Luigi Moretti: Italian architect (Rome, 22 January 1906 – Capraia Isola, 14 July 1973). His works are the result of experimentation influenced by the Modern Movement, and by Roman and Baroque tradition, accompanied by constant research on architecture’s codes of composition and expression, and on the theory of perception and of creative thought.

Palazzina: Construction type born in Roman territory in the 1930s, as a model of transformation of the early twentieth-century cottage ( villino ), and prior to the intensive construction in the 1970s. During the post-war boom years, this type of apartment block symbolized the Italian “economic miracle.”

Accessibility: Requirement that characterizes projects, objects, device, services, settings, easily usable by every kind of user. In particular, it refers to the possibility for an individual with motorial, perceptive, and/or psychical disability to approach public services and cultural initiatives in conditions of safety and independence, in order to remove the so-called “barriers”, both architectural and perceptive, that represent the obstacles for an equal public dimension, that respects disabilities.

Structure: Structural linguistics define structure as a coherent set of elements whose relationships constitute its meaning. In this text, it is applied to architecture through the semiological interpretation of the “architectural system” as a set of parts interacting through relationships.
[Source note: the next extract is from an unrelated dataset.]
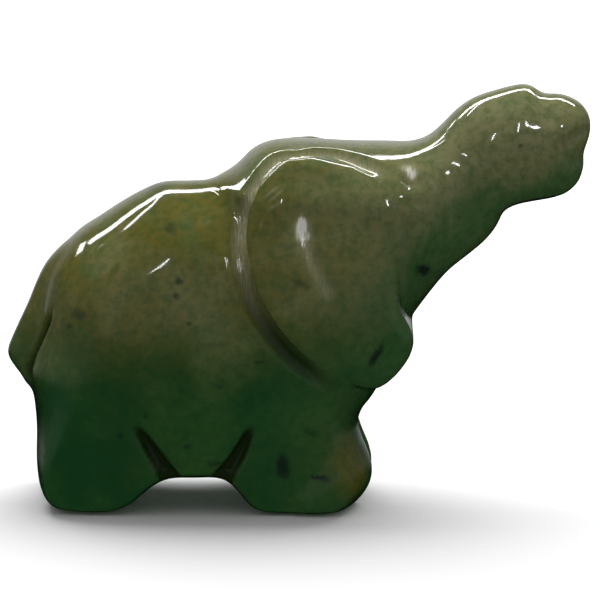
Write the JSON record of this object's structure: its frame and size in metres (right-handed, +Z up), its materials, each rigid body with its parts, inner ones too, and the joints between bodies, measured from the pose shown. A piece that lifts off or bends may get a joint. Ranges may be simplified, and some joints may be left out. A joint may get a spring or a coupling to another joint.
{
  "type": "elephant carving",
  "caption": "Small polished jade carving of an elephant standing on four short legs with its trunk raised forward.",
  "frame": {"origin": "middle of the bounding box, on the floor that the four feet stand on", "axes": "+X from the tail to the tip of the raised trunk, +Y the elephant's left side, +Z up"},
  "size_m": [0.0746, 0.0342, 0.0542],
  "materials": {
    "jade": "polished olive-green nephrite, slightly translucent, high gloss"
  },
  "bodies": {
    "root": {"elephant": "jade"}
  },
  "joints": []
}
“Typhlo-Didactic” Tools: Teaching aids aimed at increasing the tactile exploration’s ability in visually impaired and blind people. Among these tools are tactile boards with raised representations and titles both in a bigger font size and in Braille alphabet. They can be made in different materials and through different techniques, but what is at the base of their efficiency is the correct design of the tools depending on the learning needs of the people for which they are realized.